Requirement: Repeat every line below exactly as it reads.

Dataset content:
[Begin]
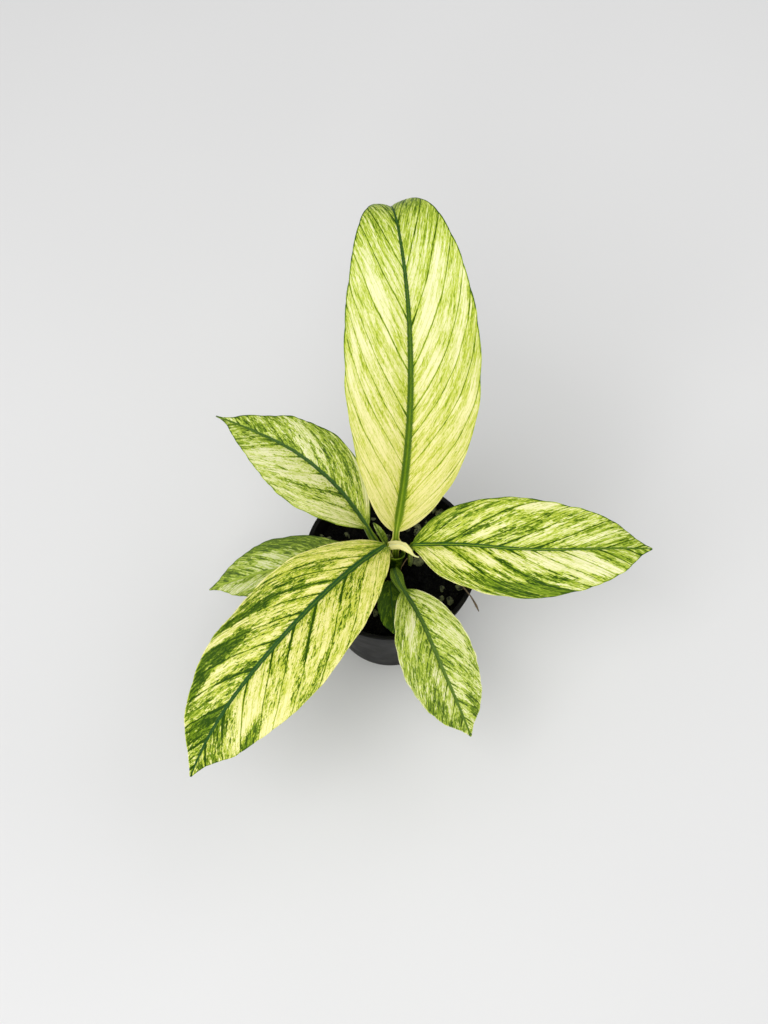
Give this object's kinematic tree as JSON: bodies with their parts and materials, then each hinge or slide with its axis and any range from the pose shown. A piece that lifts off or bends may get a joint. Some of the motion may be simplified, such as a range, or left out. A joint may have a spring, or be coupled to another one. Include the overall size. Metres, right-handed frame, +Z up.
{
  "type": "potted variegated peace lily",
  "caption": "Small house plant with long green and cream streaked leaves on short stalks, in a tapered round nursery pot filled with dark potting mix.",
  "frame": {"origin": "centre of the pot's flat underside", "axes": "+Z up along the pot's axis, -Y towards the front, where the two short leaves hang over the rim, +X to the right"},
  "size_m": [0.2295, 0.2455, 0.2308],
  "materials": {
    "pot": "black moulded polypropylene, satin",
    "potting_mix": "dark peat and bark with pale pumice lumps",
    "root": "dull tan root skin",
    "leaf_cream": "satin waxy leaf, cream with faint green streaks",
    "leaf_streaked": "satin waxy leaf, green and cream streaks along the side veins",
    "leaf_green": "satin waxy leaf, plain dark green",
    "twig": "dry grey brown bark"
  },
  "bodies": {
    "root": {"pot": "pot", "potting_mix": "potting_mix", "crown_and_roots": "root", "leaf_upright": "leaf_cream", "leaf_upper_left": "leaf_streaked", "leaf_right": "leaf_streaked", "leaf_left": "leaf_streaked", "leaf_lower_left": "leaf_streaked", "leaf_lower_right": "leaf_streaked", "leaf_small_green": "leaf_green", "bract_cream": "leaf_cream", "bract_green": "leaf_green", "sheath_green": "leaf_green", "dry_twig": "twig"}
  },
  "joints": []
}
[End]
The output:
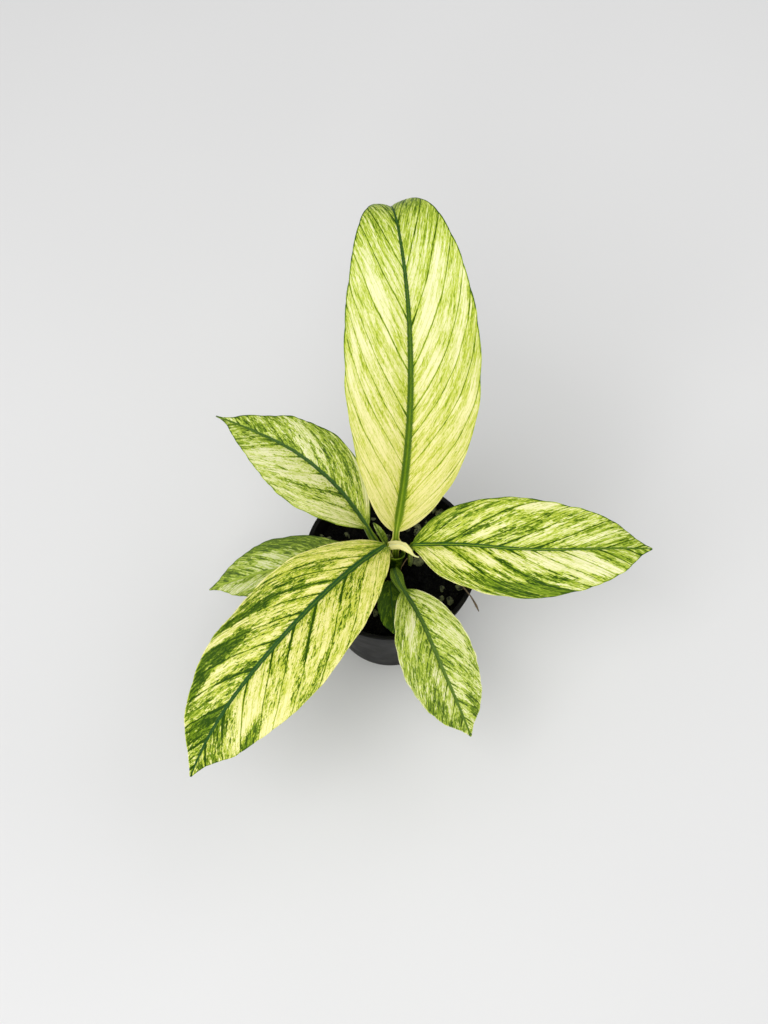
Give this object's kinematic tree as JSON: bodies with their parts and materials, then each hinge or slide with its axis and any range from the pose shown. A piece that lifts off or bends may get a joint. Some of the motion may be simplified, such as a range, or left out. A joint may have a spring, or be coupled to another one. Include the overall size. Metres, right-handed frame, +Z up.
{
  "type": "potted variegated peace lily",
  "caption": "Small house plant with long green and cream streaked leaves on short stalks, in a tapered round nursery pot filled with dark potting mix.",
  "frame": {"origin": "centre of the pot's flat underside", "axes": "+Z up along the pot's axis, -Y towards the front, where the two short leaves hang over the rim, +X to the right"},
  "size_m": [0.2295, 0.2455, 0.2308],
  "materials": {
    "pot": "black moulded polypropylene, satin",
    "potting_mix": "dark peat and bark with pale pumice lumps",
    "root": "dull tan root skin",
    "leaf_cream": "satin waxy leaf, cream with faint green streaks",
    "leaf_streaked": "satin waxy leaf, green and cream streaks along the side veins",
    "leaf_green": "satin waxy leaf, plain dark green",
    "twig": "dry grey brown bark"
  },
  "bodies": {
    "root": {"pot": "pot", "potting_mix": "potting_mix", "crown_and_roots": "root", "leaf_upright": "leaf_cream", "leaf_upper_left": "leaf_streaked", "leaf_right": "leaf_streaked", "leaf_left": "leaf_streaked", "leaf_lower_left": "leaf_streaked", "leaf_lower_right": "leaf_streaked", "leaf_small_green": "leaf_green", "bract_cream": "leaf_cream", "bract_green": "leaf_green", "sheath_green": "leaf_green", "dry_twig": "twig"}
  },
  "joints": []
}